Return only the lines from the top of the material through the line marked by "pin_rivet_rounding = 0.9", unaltered.

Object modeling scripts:
_ _ _ _
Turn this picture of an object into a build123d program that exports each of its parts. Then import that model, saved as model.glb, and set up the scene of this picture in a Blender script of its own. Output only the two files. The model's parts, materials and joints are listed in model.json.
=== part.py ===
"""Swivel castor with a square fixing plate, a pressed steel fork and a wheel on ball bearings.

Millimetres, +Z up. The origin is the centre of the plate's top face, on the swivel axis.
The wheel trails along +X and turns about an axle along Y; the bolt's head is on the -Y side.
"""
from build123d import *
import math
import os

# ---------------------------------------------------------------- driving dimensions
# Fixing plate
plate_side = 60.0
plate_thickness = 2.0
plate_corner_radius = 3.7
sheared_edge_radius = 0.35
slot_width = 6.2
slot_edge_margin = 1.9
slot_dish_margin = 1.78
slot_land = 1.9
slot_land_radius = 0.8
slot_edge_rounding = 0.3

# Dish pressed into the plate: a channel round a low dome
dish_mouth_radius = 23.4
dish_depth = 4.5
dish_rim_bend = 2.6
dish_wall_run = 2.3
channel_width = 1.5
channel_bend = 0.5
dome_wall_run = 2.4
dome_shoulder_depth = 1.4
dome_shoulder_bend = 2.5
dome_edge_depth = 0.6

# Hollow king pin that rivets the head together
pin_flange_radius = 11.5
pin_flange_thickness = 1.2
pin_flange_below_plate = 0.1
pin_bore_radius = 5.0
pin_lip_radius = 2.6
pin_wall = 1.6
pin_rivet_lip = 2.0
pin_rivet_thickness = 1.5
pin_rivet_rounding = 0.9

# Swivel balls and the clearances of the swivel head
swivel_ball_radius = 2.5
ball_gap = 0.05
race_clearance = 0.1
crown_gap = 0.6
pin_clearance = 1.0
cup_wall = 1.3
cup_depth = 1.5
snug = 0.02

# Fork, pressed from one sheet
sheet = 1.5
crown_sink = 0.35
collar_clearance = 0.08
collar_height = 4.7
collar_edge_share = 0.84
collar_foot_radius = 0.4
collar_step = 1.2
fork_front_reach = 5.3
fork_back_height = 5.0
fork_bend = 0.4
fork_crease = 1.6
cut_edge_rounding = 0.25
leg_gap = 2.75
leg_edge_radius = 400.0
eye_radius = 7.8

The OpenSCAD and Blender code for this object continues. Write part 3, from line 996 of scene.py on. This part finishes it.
_ _ _ _
### THE SOLUTION
Turn this picture of an object into a build123d program that exports each of its parts. Then import that model, saved as model.glb, and set up the scene of this picture in a Blender script of its own. Output only the two files. The model's parts, materials and joints are listed in model.json.
=== part.py ===
"""Swivel castor with a square fixing plate, a pressed steel fork and a wheel on ball bearings.

Millimetres, +Z up. The origin is the centre of the plate's top face, on the swivel axis.
The wheel trails along +X and turns about an axle along Y; the bolt's head is on the -Y side.
"""
from build123d import *
import math
import os

# ---------------------------------------------------------------- driving dimensions
# Fixing plate
plate_side = 60.0
plate_thickness = 2.0
plate_corner_radius = 3.7
sheared_edge_radius = 0.35
slot_width = 6.2
slot_edge_margin = 1.9
slot_dish_margin = 1.78
slot_land = 1.9
slot_land_radius = 0.8
slot_edge_rounding = 0.3

# Dish pressed into the plate: a channel round a low dome
dish_mouth_radius = 23.4
dish_depth = 4.5
dish_rim_bend = 2.6
dish_wall_run = 2.3
channel_width = 1.5
channel_bend = 0.5
dome_wall_run = 2.4
dome_shoulder_depth = 1.4
dome_shoulder_bend = 2.5
dome_edge_depth = 0.6

# Hollow king pin that rivets the head together
pin_flange_radius = 11.5
pin_flange_thickness = 1.2
pin_flange_below_plate = 0.1
pin_bore_radius = 5.0
pin_lip_radius = 2.6
pin_wall = 1.6
pin_rivet_lip = 2.0
pin_rivet_thickness = 1.5
pin_rivet_rounding = 0.9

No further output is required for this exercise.